Set down word for word each line from the start of the listing through the line that contains "# cells give", both included.

<<<<

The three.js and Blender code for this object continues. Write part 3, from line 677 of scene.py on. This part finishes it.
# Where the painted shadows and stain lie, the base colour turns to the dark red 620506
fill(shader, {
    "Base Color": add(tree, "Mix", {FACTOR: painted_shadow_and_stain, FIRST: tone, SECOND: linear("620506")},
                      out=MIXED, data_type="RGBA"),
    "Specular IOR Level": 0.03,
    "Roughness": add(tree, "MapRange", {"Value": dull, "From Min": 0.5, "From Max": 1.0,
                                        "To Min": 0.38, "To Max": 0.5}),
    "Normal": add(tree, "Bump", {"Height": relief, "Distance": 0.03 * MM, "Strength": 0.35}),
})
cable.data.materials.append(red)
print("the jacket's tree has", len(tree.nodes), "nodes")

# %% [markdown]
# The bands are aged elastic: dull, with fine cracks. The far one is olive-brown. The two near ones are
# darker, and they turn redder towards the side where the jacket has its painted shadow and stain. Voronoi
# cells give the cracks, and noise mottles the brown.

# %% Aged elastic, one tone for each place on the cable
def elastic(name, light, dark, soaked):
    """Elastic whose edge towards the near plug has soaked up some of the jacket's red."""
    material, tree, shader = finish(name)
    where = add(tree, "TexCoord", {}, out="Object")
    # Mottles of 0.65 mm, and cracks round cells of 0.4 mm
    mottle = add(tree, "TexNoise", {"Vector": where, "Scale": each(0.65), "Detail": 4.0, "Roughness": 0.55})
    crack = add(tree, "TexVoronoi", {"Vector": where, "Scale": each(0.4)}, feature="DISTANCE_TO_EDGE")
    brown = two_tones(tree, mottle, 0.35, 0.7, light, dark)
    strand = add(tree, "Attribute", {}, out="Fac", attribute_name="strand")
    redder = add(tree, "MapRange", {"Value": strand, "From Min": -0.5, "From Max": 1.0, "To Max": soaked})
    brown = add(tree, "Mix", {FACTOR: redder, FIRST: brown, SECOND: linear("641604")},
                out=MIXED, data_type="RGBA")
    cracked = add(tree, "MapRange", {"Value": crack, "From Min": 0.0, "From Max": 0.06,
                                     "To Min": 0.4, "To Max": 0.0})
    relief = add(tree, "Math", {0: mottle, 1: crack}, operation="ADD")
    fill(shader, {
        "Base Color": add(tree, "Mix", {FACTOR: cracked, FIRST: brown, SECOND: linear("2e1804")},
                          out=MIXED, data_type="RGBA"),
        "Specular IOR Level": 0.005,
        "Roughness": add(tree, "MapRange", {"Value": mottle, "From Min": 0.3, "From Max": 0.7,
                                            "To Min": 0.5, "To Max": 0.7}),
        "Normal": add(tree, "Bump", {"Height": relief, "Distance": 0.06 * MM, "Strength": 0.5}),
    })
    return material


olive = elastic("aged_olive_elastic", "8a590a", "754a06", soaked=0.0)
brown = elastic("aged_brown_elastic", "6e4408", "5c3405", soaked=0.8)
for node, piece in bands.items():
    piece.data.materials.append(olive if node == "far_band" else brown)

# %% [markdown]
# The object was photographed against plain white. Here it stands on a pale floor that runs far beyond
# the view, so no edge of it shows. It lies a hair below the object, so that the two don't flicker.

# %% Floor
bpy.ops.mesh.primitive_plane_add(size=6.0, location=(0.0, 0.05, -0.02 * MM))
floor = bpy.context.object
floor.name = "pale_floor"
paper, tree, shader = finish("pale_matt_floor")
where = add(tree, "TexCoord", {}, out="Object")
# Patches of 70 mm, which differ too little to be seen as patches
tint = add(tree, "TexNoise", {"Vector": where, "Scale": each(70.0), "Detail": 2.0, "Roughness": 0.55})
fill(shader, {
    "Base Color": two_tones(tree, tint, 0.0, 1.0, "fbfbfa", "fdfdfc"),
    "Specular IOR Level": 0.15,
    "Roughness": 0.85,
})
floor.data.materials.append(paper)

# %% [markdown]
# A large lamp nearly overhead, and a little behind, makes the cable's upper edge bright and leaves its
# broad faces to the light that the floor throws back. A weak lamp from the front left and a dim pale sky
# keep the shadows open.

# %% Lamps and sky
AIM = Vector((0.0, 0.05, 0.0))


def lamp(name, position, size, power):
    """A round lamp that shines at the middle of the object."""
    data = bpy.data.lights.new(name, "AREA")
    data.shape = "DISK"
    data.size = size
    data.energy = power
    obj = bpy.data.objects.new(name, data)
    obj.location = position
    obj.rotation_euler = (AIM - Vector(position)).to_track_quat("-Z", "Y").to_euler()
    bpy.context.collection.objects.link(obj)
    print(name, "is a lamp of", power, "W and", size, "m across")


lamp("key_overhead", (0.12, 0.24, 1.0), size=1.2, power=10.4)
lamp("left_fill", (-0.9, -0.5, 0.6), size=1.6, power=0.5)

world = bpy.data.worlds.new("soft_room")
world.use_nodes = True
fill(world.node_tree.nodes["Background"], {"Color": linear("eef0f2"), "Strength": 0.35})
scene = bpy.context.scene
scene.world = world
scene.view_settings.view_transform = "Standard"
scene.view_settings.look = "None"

>>>>

Completed task:
The three.js and Blender code for this object continues. Write part 3, from line 677 of scene.py on. This part finishes it.
# Where the painted shadows and stain lie, the base colour turns to the dark red 620506
fill(shader, {
    "Base Color": add(tree, "Mix", {FACTOR: painted_shadow_and_stain, FIRST: tone, SECOND: linear("620506")},
                      out=MIXED, data_type="RGBA"),
    "Specular IOR Level": 0.03,
    "Roughness": add(tree, "MapRange", {"Value": dull, "From Min": 0.5, "From Max": 1.0,
                                        "To Min": 0.38, "To Max": 0.5}),
    "Normal": add(tree, "Bump", {"Height": relief, "Distance": 0.03 * MM, "Strength": 0.35}),
})
cable.data.materials.append(red)
print("the jacket's tree has", len(tree.nodes), "nodes")

# %% [markdown]
# The bands are aged elastic: dull, with fine cracks. The far one is olive-brown. The two near ones are
# darker, and they turn redder towards the side where the jacket has its painted shadow and stain. Voronoi
# cells give the cracks, and noise mottles the brown.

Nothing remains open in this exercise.